We do, however, have a lot more options available than just assigning values to those holes, or to the small squares spanned by four adjacent holes, in the way of reference 1, which last can be more or less effected by the cross stitch which used to be learned by girls in domestic science classes in the olden days. Also by submariners who needed some occupation when confined in small spaces for long periods.

More options not least because when a thread comes up through a hole, it is going to go down some other hole, usually nearby, a business which is more vector like than scalar like.

Then one thread can cross other threads, either under or over, during its passage above ground.

Or one might poke the thread carrying needle under stitches which have already been made, without poking through the foundation cloth at all.

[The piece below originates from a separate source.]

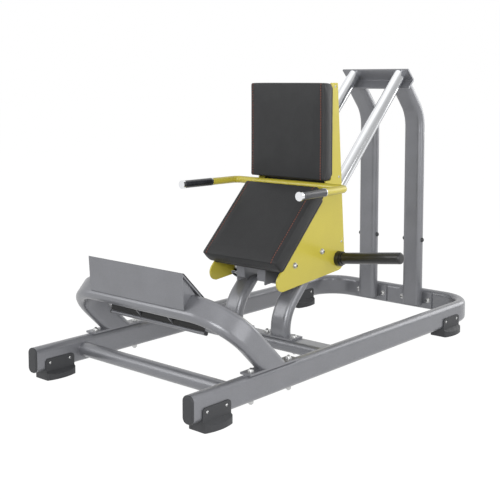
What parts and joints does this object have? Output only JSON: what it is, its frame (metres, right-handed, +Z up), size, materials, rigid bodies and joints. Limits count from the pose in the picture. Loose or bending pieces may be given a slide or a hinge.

Or one might sew a fat thread to the surface of the foundation cloth with a thin thread. Known in the trade as couching.

Or one thread might interact with itself or with another thread in some more complicated way. So, for example, one stitch might start in the middle of another, splitting its thread – with splitting being a feature of a lot of the work on show at the V&A.

And for an especially rich effect one might sew glass beads or even jewels onto the foundation, although one presumably needs a bit more than thread to hold a diamond – something which the medievals might have had trouble drilling.

All of which combines to produce something which is much more complicated than just colouring the foundation cloth, which is about as far as the patterns of reference 1 take us. All kinds of tricky knots, textures and grains – trickery which might barely survive reproduction in the snap above, at least to the untutored eye, but it there nonetheless. Unlike my patterns, these patterns are built from the threads and the foundation is just that, largely hidden by what has been erected on those foundations.

By way of an aside, I might also say how struck I was between the similarities between all the different works of the European artists working in cloth, stone, glass, illuminations and paint at this time, say the fourteenth and fifteenth centuries. Similarities which went further than just reflecting the ecclesiastical function of much of what has survived. And some of the embroidery of this exhibition very much reminded of the multi-media techniques sometimes employed by many of the early Italian painters – something of which can be seen in the Sainsbury’s wing of the National Gallery.

But, in sum, I think the comparison is more by way of an intriguing conceit, rather than actually helpful.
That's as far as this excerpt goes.